When I was a teenager, my mother tartly informed me that I didn't need to wear make-up as I already had the complexion women wore make-up to obtain. Now that I am older now then she was then, I see what she was on about. I cannot see how make-up could improve any of the beautiful young girls who turn up at the TLM. However, I have a very glamorous friend in middle-life, a wife and a mother of two, who is a dab hand with eyeshadow and therefore looks terrific.
I feel set with a terrible choice, worse than the conundrum of the choice, when 40, of looking either like a Hockey Mom or a Cougar. Either I can slide into a noble, unvarnished old age, looking like Mother Teresa, or I can join the mainstream fight to resemble an octogenarian retired film star instead. But naturally there must be a third way--as long as whatever it is doesn't frighten children.

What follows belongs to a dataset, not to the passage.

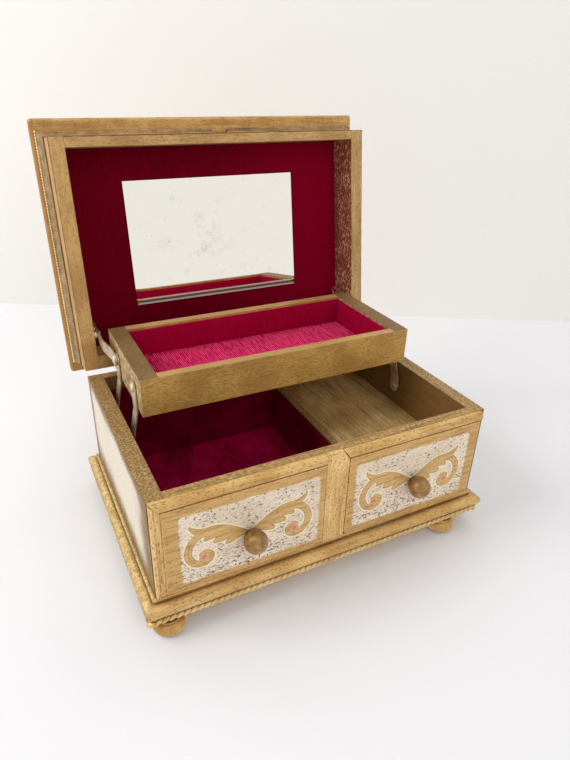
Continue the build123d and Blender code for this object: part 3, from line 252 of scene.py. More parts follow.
def giltMaterial(name, ownLook):
    look = {**plainGilt, **ownLook}
    material, tree, shader = startMaterial(name)
    place, normal = objectPlace(tree), ownNormal(tree)
    facing = split(normal)
    base, light, dark = [tone(*shade) for shade in look["shades"]]
    brush = noise(grainPlace(place, look, facing, look["across"], look["length"]), 1.0, 5.0, 0.62)
    grain = noise(grainPlace(place, look, facing, look["fineAcross"], look["fineLength"]), 1.0, 3.0, 0.6)
    cloud = noise(place, look["cloud"], 3.0, 0.5)
    speckLength = look["speckSize"] * look["dash"]
    speck = noise(grainPlace(place, look, facing, look["speckSize"], speckLength), 1.0, 2.0, 0.5)
    patch = noise(place, look["patchSize"], 3.0, 0.6)
    lighter = step(cloud, *look["cloudRange"])
    if look["mottleTop"]:
        lighter = times(lighter, step(facing[2], 0.5, 0.9))
    colour = laid(base, light, lighter)
    colour = laid(colour, dark, step(brush, *look["streakRange"]), look["streak"])
    colour = laid(colour, dark, step(grain, *look["grainRange"]), look["grain"])
    speckStart = 0.72 - 0.14 * look["speck"]
    speckled = step(plus(speck, times(patch, 0.16)), speckStart, speckStart + 0.08)
    colour = laid(colour, look["speckTone"], speckled, look["speckDepth"])
    rounded, nearEdge = softEdges(tree, look["edge"] * mm)
    rub = times(step(nearEdge, 0.02, 0.22), step(patch, *look["wearRange"]))
    if "joint" in look:
        rub = times(rub, step(fromLine(place, look["joint"]), 0.8 * mm, 1.6 * mm))
    colour = laid(colour, look["rubTone"], rub, look["rub"])
    # darker in crevices and where parts meet: partly a dark wash, partly painted shade
    colour = laid(colour, brownRubAndShade, creviceWashAndShade(tree, look["dirtReach"]), look["dirt"])
    if "wash" in look:
        colour = washedSide(place, colour, look["wash"], speckled, noise(place, look["wearSize"], 3.0, 0.5))
    if "ends" in look:
        endward = step(calc("ABSOLUTE", facing[0]), 0.8, 0.95)
        worn = step(noise(place, 300.0, 4.0, 0.65), 0.42, 0.62)
        colour = laid(colour, laid(look["ends"], look["endsWorn"], worn), endward, 0.7)
    if "top" in look:
        colour = laid(colour, look["top"], step(facing[2], 0.8, 0.95), look["topCover"])
    if "inner" in look:
        colour = mottledInner(place, colour, look["inner"], facing[0])
    # painted shadow: a broken dark line along the gap where rail and strip meet, on faces turned out of the
    # lid
    if "gap" in look:
        near = inverse(step(fromLine(place, look["gap"]), 0.2 * mm, 0.75 * mm))
        outward = step(dot(normal, tuple(-lidIn)), 0.5, 0.8)
        shadow = times(times(near, step(patch, 0.3, 0.5)), outward)
        colour = laid(colour, gapShadowTone, shadow, 0.8)
    # painted shade: the plate darker towards its far left edge
    if "leftShade" in look:
        leftShade = look["leftShade"]
        outer = step(times(split(place)[0], -1.0), leftShade["from"], leftShade["to"])
        colour = laid(colour, leftShade["tone"], outer, 0.7)
    # darker in flakes on the faces that do not face up
    if "darkOnSteepFaces" in look:
        steep = inverse(step(facing[2], -0.1, 0.62))
        flaked = step(noise(place, 430.0, 3.0, 0.6), 0.43, 0.6)
        colour = laid(colour, look["darkOnSteepFaces"], times(steep, flaked), 0.75)
    relief = minus(plus(brush, times(grain, 0.6)), speckled)
    setShader(
        shader,
        Base_Color=colour,
        Roughness=plus(look["rough"], times(brush, 0.18)),
        Metallic=look["metal"],
        Normal=bump(relief, look["reliefDepth"], look["relief"], rounded),
    )
    return material


def grainPlace(place, look, facing, across, length):
    # coordinates drawn out along the grain; where frontGrain is set, faces to the front have theirs along X
    scale = [across] * 3
    scale["xyz".index(look["along"])] = length
    own = stretched(place, scale, look["turn"])
    if not look["frontGrain"]:
        return own
    frontward = calc("GREATER_THAN", calc("ABSOLUTE", facing[1]), 0.7)
    front = stretched(place, (length, across, across), look["turn"])
    return joinNode("ShaderNodeMix", {0: frontward, 4: own, 5: front}, data_type="VECTOR").outputs[1]


def fromLine(place, line):
    # distance from the pair of lines at a reach to both sides of a middle, measured along one direction
    aside = calc("ABSOLUTE", minus(dot(place, line["way"]), line["middle"]))
    return calc("ABSOLUTE", minus(aside, line["reach"]))


def mottledInner(place, colour, inner, sideways):
    # inner face of a rail: red stain worn through in flecks that stand in clusters
    fleck = noise(stretched(place, inner["fleckSize"]), 1.0, 3.0, 0.6, 0.8)
    flecked = step(plus(fleck, times(noise(place, 70.0, 2.0), 0.3)), *inner["fleckRange"])
    inward = step(times(sideways, inner["side"]), 0.6, 0.9)
    return laid(colour, laid(inner["stain"], inner["fleck"], flecked), inward, 0.95)


def washedSide(place, colour, wash, speckled, cloud):
    # pale wash on the outer face, fading to gold near its edges
    x, y, z = split(place)
    fade = wash["fade"]
    outward = step(calc("ABSOLUTE", x), wash["face"] - 0.4 * mm, wash["face"] - 0.2 * mm)
    low = step(z, wash["low"], wash["low"] + fade)
    high = step(minus(wash["high"], z), 0.0, wash["topFade"])
    near = step(minus(y, wash["front"]), 0.0, fade)
    far = step(minus(wash["back"], y), 0.0, wash["backFade"])
    veil = times(times(low, high), times(near, far))
    uneven = step(plus(veil, minus(cloud, 0.5)), -0.05, 1.05)
    cover = times(outward, times(uneven, inverse(times(speckled, 0.3))))
    return laid(colour, wash["tone"], cover, wash["cover"])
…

Meanwhile, there are the plastic containers to consider. If womankind gave up, en masse, buying and wearing cosmetics, we would save Pachamama the world from thousands of tons of landfill every year. We might also save a goodly sum of cash.
This reminds me of Christmas and how I hope to write another blogpost for work exhorting the social conservatives of the world not to spend too much this year. So far I have argued against Black Friday shopping and against obsessing over "the perfect present." Now I would like to extoll them not to go into debt. At first I thought it might be too late, but then I read that most gifts are bought in the last week of Advent.
Therefore, on Friday I will inform my readership that the average British family spends over £700 on Christmas and the average American spends $997 on Christmas. A third of Britons go into debt to buy Christmas presents--I hope this largely means that they buy them with a credit card, but unfortunately 1 in 20 of them skip paying one of their December bills. They thus run up interest. I am certain that He who took a whip to the moneychangers in the Temple does not want the moneychangers making so much money off the celebration of His birth.
Now, I am more than aware that I do not have children and therefore do not know firsthand what pressure parents are under to supply a sufficiently merry Merry Christmas (a point I will make in my piece). However, I have had a Christmas gift list of around 10 people for most of my life (and have a bigger one now) and now do some Christmas cooking and baking myself. I am also reading A Christmas Carol with one of my pupils, and the Cratchit family was able to make merry without recourse to a borrowed £700.
Obviously I will want to be sensitive about this--for (A) richer readers may object that it is the greatest delight of their lives to shower material goods and food upon their progeny at Christmas and (B) lovely packages are arriving here from Canada--but, seriously, the Scourging of the Temple does come to mind. Also Good King Wenceslaus, but that's anther blogpost.